Luigi probabilmente la pensava così, lo sentiamo quasi sospirare mentre mormora le parole incise su quella gavetta, pensando alla sua morosa lontana e alla sua stessa sorte. E quel sospiro non era solo di dolce nostalgia ma alludeva al destino dei soldati di tutte le guerre che sono combattute da chi non ha alcun interesse a farle a vantaggio di qualcun altro che sui campi di battaglia ci manda gli altri e decide poi le sorti del mondo, i suoi confini e la spartizione del potere secondo un suo esclusivo tornaconto. Lo decide a seconda delle vittorie delle sconfitte riportate, a seconda dei morti e dei vivi, che diventano meri numeri. “Sembrava un banale oggetto – osserva Franchini – e invece ci racconta molto su questi legionari che eravamo abituati a mantenere in un’aura di misticismo eroico”. La povera gavetta esprime romanticamente la nostalgia di un amore pulito e lontano e anche la rassegnata impotenza di un povero soldato costretto a combattere una guerra che non sentiva né sua né giusta ma si doveva comunque combattere come tutte le guerre da quando l’uomo ha deciso che il progresso si costruisse così.

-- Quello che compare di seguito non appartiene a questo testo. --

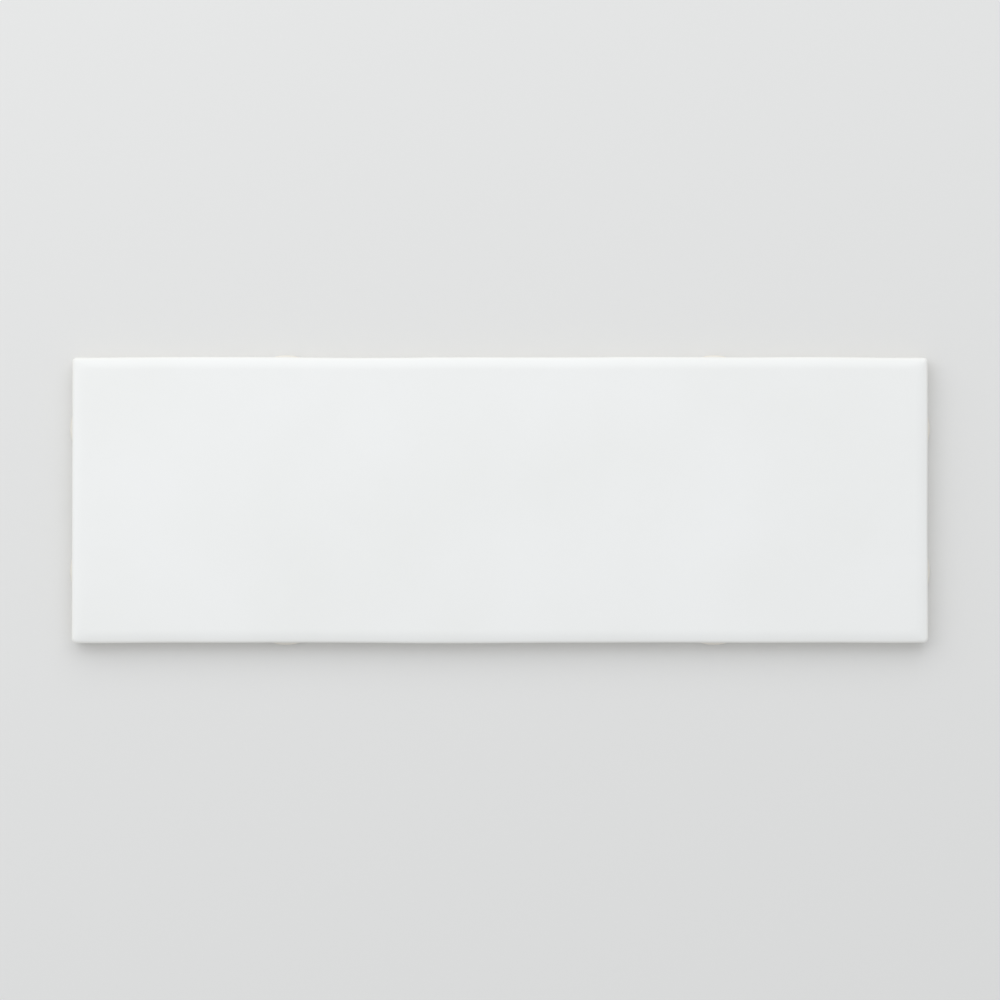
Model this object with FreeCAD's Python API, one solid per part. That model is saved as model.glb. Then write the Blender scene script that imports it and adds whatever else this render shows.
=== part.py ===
import FreeCAD, Part
import math
import os
from FreeCAD import Vector

# A glazed ceramic wall tile of the long subway format, pressed and fired as one piece.
# Sizes are in millimetres and angles in degrees.
# The bedding face lies on z = 0 and the glazed face looks up along +Z.
# X runs along the tile and Y across it. The origin is the middle of the bedding face.

# Overall size, over the widest part of the edge and without the lugs
LENGTH = 300.0
WIDTH = 100.0
THICKNESS = 8.0

# Edge of the glazed face: a wide soft cushion that ends in a small round nose
CUSHION_RADIUS = 12.0
CUSHION_TILT = 17.0  # how far the cushion has tipped over where it meets the nose
NOSE_RADIUS = 1.2

# Corners in plan: small at the nose, and softer where the flat face begins
CORNER_CORE = 0.5  # how much more than the nose's radius the corner's radius is
FACE_CORNER_RADIUS = 4.0

# Sides, which lean in towards the back so that the pressed tile leaves its die
SIDE_DRAFT = 3.0
BACK_CHAMFER = 0.6

# Spacer lugs: low round swellings on the sides that set the gap when the tile is laid
LUG_PROUD = 0.8
LUG_CHORD = 10.0  # length of a lug along the side
LUG_HEIGHT = 4.8
END_LUG_SPACING = 50.0  # between the two lugs of a short side

# Waffle of shallow square pockets that keys the back into its adhesive
POCKET_SIDE = 9.0
POCKET_DEPTH = 0.6
POCKET_DRAFT = 30.0
RIB_WIDTH = 2.0
PLAIN_BORDER = 6.0  # narrowest plain band left round the waffle

CUSHION_STATIONS = 5  # outlines that the cushion is lofted through

UP = Vector(0, 0, 1)
ORIGIN = Vector(0, 0, 0)


def sin(degrees):
    return math.sin(math.radians(degrees))


def cos(degrees):
    return math.cos(math.radians(degrees))


def tan(degrees):
    return math.tan(math.radians(degrees))


# The edge in section: the cushion runs from the flat face out to the nose, and the nose round to
# the drafted side. Insets are measured in from the widest outline, which touches the nose.
cushion_width = CUSHION_RADIUS * sin(CUSHION_TILT)
cushion_drop = CUSHION_RADIUS * (1 - cos(CUSHION_TILT))
nose_width = NOSE_RADIUS * (1 - sin(CUSHION_TILT))
nose_centre_level = THICKNESS - cushion_drop - NOSE_RADIUS * cos(CUSHION_TILT)
side_tilt = 90 + SIDE_DRAFT

# The middles of the corners, which their noses are turned about
corner_radius = NOSE_RADIUS + CORNER_CORE
corner_x = LENGTH / 2 - corner_radius
corner_y = WIDTH / 2 - corner_radius
quadrants = [(1, 1), (-1, 1), (-1, -1), (1, -1)]


def nose_point(tilt):
    """Point of the corner's section where the nose's surface has tipped over by tilt."""
    return Vector(CORNER_CORE + NOSE_RADIUS * sin(tilt), 0, nose_centre_level + NOSE_RADIUS * cos(tilt))


def rim_section():
    """Section from a corner's axis out: chamfered back edge, drafted side and round nose."""
    nose_top = nose_point(CUSHION_TILT)
    nose_middle = nose_point((CUSHION_TILT + side_tilt) / 2)
    side_top = nose_point(side_tilt)
    side_foot_reach = side_top.x - (side_top.z - BACK_CHAMFER) * tan(SIDE_DRAFT)
    side_foot = Vector(side_foot_reach, 0, BACK_CHAMFER)
    back_edge = Vector(side_foot_reach - BACK_CHAMFER, 0, 0)
    axis_top = Vector(0, 0, nose_top.z)
    flats = Part.makePolygon([nose_top, axis_top, ORIGIN, back_edge, side_foot, side_top])
    nose = Part.Arc(side_top, nose_middle, nose_top).toShape()
    return Part.Face(Part.Wire([*flats.Edges, nose]))


def rim():
    """Rim below the cushion: a turned quarter at each corner and a straight run after it."""
    section = rim_section()
    corners = [Vector(x * corner_x, y * corner_y, 0) for x, y in quadrants]
    pieces = []
    for turn, corner in enumerate(corners):
        next_corner = corners[(turn + 1) % len(corners)]
        start = section.rotated(ORIGIN, UP, 90 * turn).translated(corner)
        end = start.rotated(corner, UP, 90)
        pieces.append(start.revolve(corner, UP, 90))
        pieces.append(end.extrude(next_corner - corner))
    return pieces


def core():
    """Plain block inside the rim, as high as the nose's top."""
    height = nose_point(CUSHION_TILT).z
    return Part.makeBox(2 * corner_x, 2 * corner_y, height, Vector(-corner_x, -corner_y, 0))


def outline(inset, level, radius):
    """Rounded rectangle that lies inset inside the tile's widest outline."""
    x = LENGTH / 2 - inset - radius
    y = WIDTH / 2 - inset - radius
    arcs = []
    for turn, (sign_x, sign_y) in enumerate(quadrants):
        middle = Vector(sign_x * x, sign_y * y, level)
        arcs.append(Part.makeCircle(radius, middle, UP, 90 * turn, 90 * turn + 90))
    edges = []
    for arc, next_arc in zip(arcs, arcs[1:] + arcs[:1]):
        run = Part.makeLine(arc.Vertexes[-1].Point, next_arc.Vertexes[0].Point)
        edges += [arc, run]
    return Part.Wire(edges)


def cushion():
    """Top of the tile, lofted up from the nose: its corners soften towards the flat face."""
    nose_corner_radius = corner_radius - nose_width
    softening = FACE_CORNER_RADIUS - nose_corner_radius
    outlines = []
    for station in range(CUSHION_STATIONS):
        tilt = CUSHION_TILT * (1 - station / (CUSHION_STATIONS - 1))
        climbed = cushion_width - CUSHION_RADIUS * sin(tilt)
        level = THICKNESS - CUSHION_RADIUS * (1 - cos(tilt))
        radius = nose_corner_radius + softening * climbed / cushion_width
        outlines.append(outline(nose_width + climbed, level, radius))
    return Part.makeLoft(outlines, True)


def lug_disc():
    """Turned disc whose rim breaks through a side as a lug with a sloping top."""
    reach = ((LUG_CHORD / 2) ** 2 + LUG_PROUD**2) / (2 * LUG_PROUD)
    section = Part.makePolygon(
        [
            ORIGIN,
            Vector(reach - BACK_CHAMFER, 0, 0),
            Vector(reach, 0, BACK_CHAMFER),
            Vector(reach, 0, LUG_HEIGHT - LUG_PROUD),
            Vector(reach - LUG_PROUD, 0, LUG_HEIGHT),
            Vector(0, 0, LUG_HEIGHT),
            ORIGIN,
        ]
    )
    return Part.Face(section).revolve(ORIGIN, UP, 360), reach


def lugs():
    """Two lugs on each side. Those of the long sides stand at the quarter points."""
    disc, reach = lug_disc()
    long_side = (LENGTH / 4, WIDTH / 2 + LUG_PROUD - reach)
    short_side = (LENGTH / 2 + LUG_PROUD - reach, END_LUG_SPACING / 2)
    placed = []
    for x, y in (long_side, short_side):
        placed += [disc.translated(Vector(sign_x * x, sign_y * y, 0)) for sign_x, sign_y in quadrants]
    return placed


def pocket():
    """One pocket of the waffle, over the origin, whose walls lean in towards its floor."""
    mouth = POCKET_SIDE / 2
    floor = mouth - POCKET_DEPTH * tan(POCKET_DRAFT)
    wedge = Part.makeWedge(-mouth, 0, -mouth, -floor, -floor, mouth, POCKET_DEPTH, mouth, floor, floor)
    return wedge.rotated(ORIGIN, Vector(1, 0, 0), 90)


def pocket_places(extent):
    """Middles of the pockets along one direction: an even count, so that a rib runs midway."""
    pitch = POCKET_SIDE + RIB_WIDTH
    pairs = int((extent / 2 - PLAIN_BORDER + RIB_WIDTH / 2) / pitch)
    return [pitch * (i + 0.5) for i in range(-pairs, pairs)]


def waffle():
    """All the pockets of the back."""
    one = pocket()
    places = [(x, y) for x in pocket_places(LENGTH) for y in pocket_places(WIDTH)]
    return Part.makeCompound([one.translated(Vector(x, y, 0)) for x, y in places])


def wall_tile():
    """The whole tile: rim and cushion round a plain core, with lugs, and a waffle in its back."""
    body = core().fuse([*rim(), cushion(), *lugs()])
    return body.removeSplitter().cut(waffle())


os.makedirs("parts", exist_ok=True)
tile = wall_tile()
tile.exportStep("parts/wall_tile.step")
print("solids", len(tile.Solids), "valid", tile.isValid(), "volume mm3", round(tile.Volume))
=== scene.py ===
import math

import bmesh
import bpy
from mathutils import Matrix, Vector, noise


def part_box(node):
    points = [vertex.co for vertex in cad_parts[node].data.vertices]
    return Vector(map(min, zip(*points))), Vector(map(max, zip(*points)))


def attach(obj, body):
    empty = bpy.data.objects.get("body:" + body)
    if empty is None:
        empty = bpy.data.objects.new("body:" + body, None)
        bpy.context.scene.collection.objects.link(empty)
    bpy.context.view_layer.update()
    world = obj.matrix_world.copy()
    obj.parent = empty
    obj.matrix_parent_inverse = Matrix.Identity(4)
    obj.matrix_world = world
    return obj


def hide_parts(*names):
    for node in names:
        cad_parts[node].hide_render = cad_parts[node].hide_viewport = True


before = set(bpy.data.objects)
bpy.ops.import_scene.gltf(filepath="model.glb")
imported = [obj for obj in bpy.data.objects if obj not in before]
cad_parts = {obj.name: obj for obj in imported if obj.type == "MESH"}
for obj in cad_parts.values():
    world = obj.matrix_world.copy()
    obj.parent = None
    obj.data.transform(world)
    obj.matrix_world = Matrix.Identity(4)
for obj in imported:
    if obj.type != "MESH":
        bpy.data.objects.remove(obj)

MM = 0.001

# The fired tile, at the sizes of its solid. Insets are measured in from its widest outline.
CUSHION_RADIUS = 12.0 * MM
CUSHION_TILT = math.radians(17)
NOSE_RADIUS = 1.2 * MM
CORNER_CORE = 0.5 * MM
FACE_CORNER_RADIUS = 4.0 * MM
SIDE_DRAFT = math.radians(3)
BACK_CHAMFER = 0.6 * MM
LUG_PROUD = 0.8 * MM
LUG_CHORD = 10.0 * MM
LUG_HEIGHT = 4.8 * MM
END_LUG_SPACING = 50.0 * MM
POCKET_SIDE = 9.0 * MM
POCKET_DEPTH = 0.6 * MM
POCKET_DRAFT = math.radians(30)
RIB_WIDTH = 2.0 * MM
PLAIN_BORDER = 6.0 * MM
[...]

E’ storia vera, questa, scritta dai protagonisti che l’hanno vissuta e non dagli autori dei comunicati ufficiali ma poi ci deve essere qualcuno che la sa leggere e la racconta permettendo delle riflessioni. Essa ci fa fare un salto indietro nel tempo e ci permette di entrare in contatto con il modo di sentire di un soldato, con la sua umanità, i suoi valori e i suoi affetti. Il ruolo di tutti quelli che non si accontentano di verità preconfezionate è quello di andare a scoprire la vita degli umili, veri protagonisti della storia, e di diffonderne i particolari per aiutarci a comprendere. L’umile gavetta del soldato veneto Luigi Pilosio ha gettato un fascio di luce su una generazione di cui non si parla mai se non per luoghi comuni. Per questa bella storia, d’amore e di altri tempi, dobbiamo dire grazie a Carlo Franchini che ne ha capito il valore immenso e ce lo ha fatto conoscere.